|
На счету юного акушера было в общей сложности шестьдесят три новорожденных. «Он принял у одной женщины двойню, — читаем в „Бремени страстей человеческих“, — и, когда ей об этом сказали, она разразилась истошным, надрывным плачем. „Бог милостив, может и приберет их к себе“, — успокоила ее сердобольная акушерка».

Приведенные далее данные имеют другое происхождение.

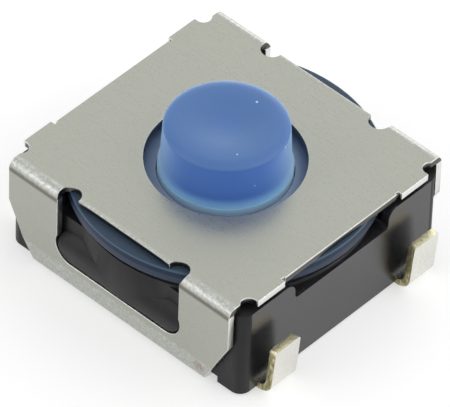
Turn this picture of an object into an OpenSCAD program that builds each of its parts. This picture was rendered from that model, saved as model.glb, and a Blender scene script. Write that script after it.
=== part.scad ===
// Sealed surface-mount push button switch, seen from above on its board.
// X runs from one terminal side to the other, Y from one skirt to the other.
// The board is the plane z = 0 and the button is pressed along -Z.

/* [Housing] */
// Length of the moulded housing between its terminal sides
housing_l = 6.2; // [6.0:0.05:6.5]
// Width of the moulded housing between its skirt sides
housing_w = 5.6; // [5.3:0.05:5.8]
// Height of the moulding from its underside to the rim that the seal sits on
rim_h = 1.75; // [1.6:0.05:2.2]
// Height of the corner posts above the rim
post_h = 0.36; // [0.2:0.02:0.4]
// Gap between the board and the underside of the moulding
standoff = 0.05; // [0.03:0.01:0.1]
// Radius of the four upright corners
corner_r = 0.25; // [0.1:0.05:0.4]
// Distance that the round barrel bulges past the skirt sides
barrel_out = 0.23; // [0.1:0.01:0.25]
// Wall of the barrel round the chamber that holds the dome
barrel_wall = 0.78; // [0.73:0.01:0.83]
// Thickness of the chamber floor
floor_t = 0.6; // [0.5:0.02:0.7]
// Length of a corner post along a terminal side
post_side = 1.47; // [1.35:0.01:1.6]
// Length of a corner post along a skirt side
post_end = 1.35; // [1.2:0.01:1.45]
// Radius of the rounded inner top edges of the posts
post_round = 0.24; // [0.1:0.01:0.3]
// Depth of the open stretches between the posts below the barrel's rim
gap_drop = 0.08; // [0.02:0.01:0.15]
// Radius in the lower corners of the open stretches
gap_r = 0.1; // [0.05:0.01:0.15]
// Height of the top of the boss that fills each window of the cover
boss_top = 1.42; // [1.3:0.01:1.6]
// Radius of the round front edge of a boss, over which the skirt slides on
boss_r = 0.42; // [0.25:0.01:0.5]
// Distance that a boss stays back from the skirt's outer face
boss_back = 0.03; // [0.01:0.01:0.1]
// Radius of the gate recess in the underside
gate_r = 0.55; // [0.3:0.05:0.8]
// Depth of the gate recess
gate_d = 0.1; // [0.05:0.01:0.15]

/* [Cover] */
// Thickness of the cover's sheet
sheet_t = 0.15; // [0.1:0.01:0.18]
// Gap between a skirt and the housing wall behind it
skirt_gap = 0.08; // [0.05:0.01:0.12]
// Outside radius of the bend between the plate and a skirt
bend_r = 0.19; // [0.19:0.01:0.3]
// Distance that the plate's middle edges stay back from the terminal sides
plate_back = 0.05; // [0.02:0.01:0.1]
// Distance that the edge tabs stand past the plate's middle edges
tab_out = 0.07; // [0.03:0.01:0.1]
// Length of an edge tab along the plate's edge
tab_w = 0.76; // [0.62:0.02:0.92]
// Width of the small relief nick beside an edge tab
nick_w = 0.07; // [0.04:0.01:0.1]
// Width of the round relief notch at each corner
notch_w = 0.33; // [0.25:0.01:0.36]
// Depth of a corner notch from the edge of the tab beside it
notch_d = 0.25; // [0.18:0.01:0.32]
// Width of the plate left between a corner notch and the skirt's outer face
corner_w = 0.28; // [0.25:0.01:0.4]
// Distance that a skirt's ends stay back from the terminal sides
skirt_back = 0.17; // [0.1:0.01:0.25]
// Height on the skirt at which its end starts to slant
slant_z1 = 1.42; // [1.2:0.02:1.6]
// Length that the slant takes off each end of the skirt's foot
slant_in = 0.47; // [0.33:0.02:0.57]
// Height of the crease near the skirt's foot
crease_z = 0.62; // [0.5:0.02:0.75]
// Distance that the foot of the skirt leans in below the crease
crease_in = 0.04; // [0:0.01:0.04]
// Outside radius of the fold under the housing
fold_r = 0.22; // [0.2:0.01:0.3]
// Gap between the board and the folded strip
strip_z = 0.03; // [0.02:0.005:0.04]
// Width of the strip that lies under the housing
strip_w = 0.42; // [0.35:0.01:0.45]
// Gap between the end of the strip and the terminals' joggles
strip_end = 0.24; // [0.12:0.02:0.42]
// Play between the strip and the recess in the housing
strip_play = 0.02; // [0.01:0.005:0.04]
// Half width of the window in each skirt
window_x = 1.62; // [1.45:0.01:1.65]
// Height of the window's lower edge
window_z = 0.75; // [0.72:0.01:0.9]
// Distance that the window reaches into the plate from the skirt's outer face
window_in = 0.17; // [0.15:0.01:0.25]
// Radius of the rounded lobes at the window's ends in the plate
lobe_r = 0.23; // [0.18:0.01:0.25]
// Distance from the window's end back to the middle of a lobe
lobe_in = 0.18; // [0.1:0.01:0.2]
// Radius of the round lower corners of the window
toe_r = 0.4; // [0.25:0.01:0.45]
// Distance that the round lower corners bulge past the window's sides
toe_out = 0.04; // [0:0.01:0.06]
// Gap between the window and the boss that fills it
window_play = 0.03; // [0.02:0.01:0.06]

/* [Button and seal] */
// Radius of the button's top
button_r = 1.25; // [1.1:0.01:1.28]
// Height of the button above the cover
button_h = 0.95; // [0.6:0.05:1.6]
// Radius of the rounded edge round the button's top
edge_r = 0.1; // [0.05:0.01:0.25]
// Radius of the button's wall just above its foot
wall_r = 1.285; // [1.28:0.005:1.32]
// Radius of the button's foot ring
foot_r = 1.34; // [1.33:0.01:1.4]
// Depth of the foot ring's upper edge below the cover's top
foot_drop = 0.1; // [0.02:0.01:0.15]
// Height of the flare between the foot ring and the wall
flare_h = 0.26; // [0.1:0.02:0.4]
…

А вечера «мистер Хайд», если только он не ходил на галерку театра Шафтсбери на «Красотку из Нью-Йорка», коротал в двух снятых за фунт стерлингов в неделю комнатках на первом этаже дома по адресу Винсент-сквер, 11, Вестминстер. Обстановка спальни, где он обыкновенно работал, была более чем скромной, чтобы не сказать убогой: узкая железная кровать, комод, умывальник, на стене цветные репродукции картин Перуджино, Ван Дейка, Хоббемы, вырезанные из «Иллюстрейтед Лондон ньюс». В гостиной бросались в глаза разве что когда-то висевший на стене в родительской квартире мавританский ковер над каминной полкой да саржевые занавески ядовито-зеленого цвета. Вернувшись из больницы в начале седьмого, «мистер Хайд» просматривал газету «Стар», которую покупал на углу у Ламбетского моста, и, наскоро пообедав, немедля принимался за работу. До поздней ночи что-то записывал в блокноте и листал свои записные книжки, которых с каждым днем становилось все больше от заносимых в них заметок, зарисовок, очерков, наблюдений, диалогов (из них потом рождались его первые одноактные пьесы), речевых характеристик коллег, знакомых, жителей Ламбета.

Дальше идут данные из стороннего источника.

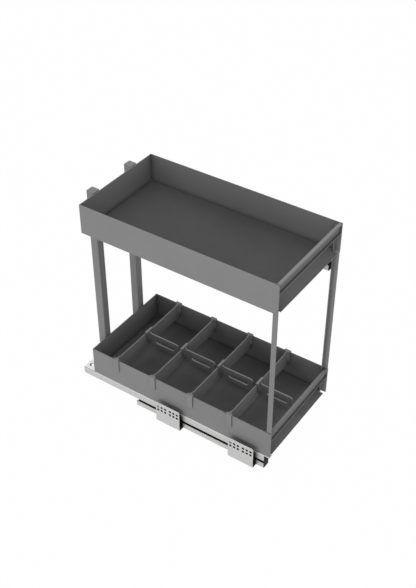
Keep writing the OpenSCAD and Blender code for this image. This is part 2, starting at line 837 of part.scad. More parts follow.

Занимался в эти годы Моэм и «копированием» — и об этом тоже свидетельствуют его записные книжки. Подобно начинающим художникам, копирующим картины старых мастеров, юный Моэм копировал классиков английской литературы, переписывал в свои блокноты целые страницы из Филдинга, Диккенса, Хэзлитта, Дефо, Ньюмена, Троллопа; занимался этой скучной, но чрезвычайно полезной работой регулярно и потом, когда стал известен, не уставал повторять, что это унылое переписывание дало ему очень много.
Записные книжки Моэма тех лет полнятся примерами яркой, сочной, малограмотной речи обитателей ламбетских трущоб. В том числе и искрометными репликами не больно-то образованной, но очень неглупой и наблюдательной миссис Формен, его квартирной хозяйки. Когда кто-то употреблял длинное, непонятное слово, она говорила: «Экое благородное словцо! Того и гляди челюсть сломаешь, пока вымолвишь». Чтобы подбодрить хандрившего постояльца, она могла сказать: «Ничего, в конце концов, все обойдется. Как рак на горе свистнет, так все и наладится». При виде пьяного она изрекала: «Вот ведь назюзюкался, смотреть страшно; теперь, пожалуй, и домой отползет…» Всякий раз, когда камин «не хотел» разгораться, она учила Моэма: «Как уйду, проси огонь гореть шибче, понял? Только не смотри на него. Вот увидишь, он славно разгорится, если на него не смотреть».
К миссис Формен Моэм очень привязался. «За двенадцать шиллингов в неделю, — читаем в „Записных книжках“, — моя хозяйка утром кормила меня сытным завтраком, а в половине седьмого, когда я возвращался домой, — еще и ужином». И не только кормила, но и развлекала разговорами, при этом была ненавязчива, знала, что называется, свое место. Привязался Моэм к ней настолько, что впоследствии не раз ее вспоминал и «воспел» в образе миссис Хадсон в «Пирогах и пиве». «Миссис Хадсон была живая, суетливая женщина маленького роста, с худым лицом, крупным орлиным носом и самыми яркими, самыми жизнерадостными черными глазами, какие я видел в жизни». Спустя много лет Моэм как-то зашел к ней на Винсент-сквер выпить чаю, и не охочая на комплименты, как всегда, проницательная миссис Формен, которая «за словом в карман не лезла, выражалась живо… была наделена великолепным лондонским народным юмором», задала ему риторический вопрос на привычном кокни: «Ты ведь еще тогда литературой баловался, скажешь, нет?»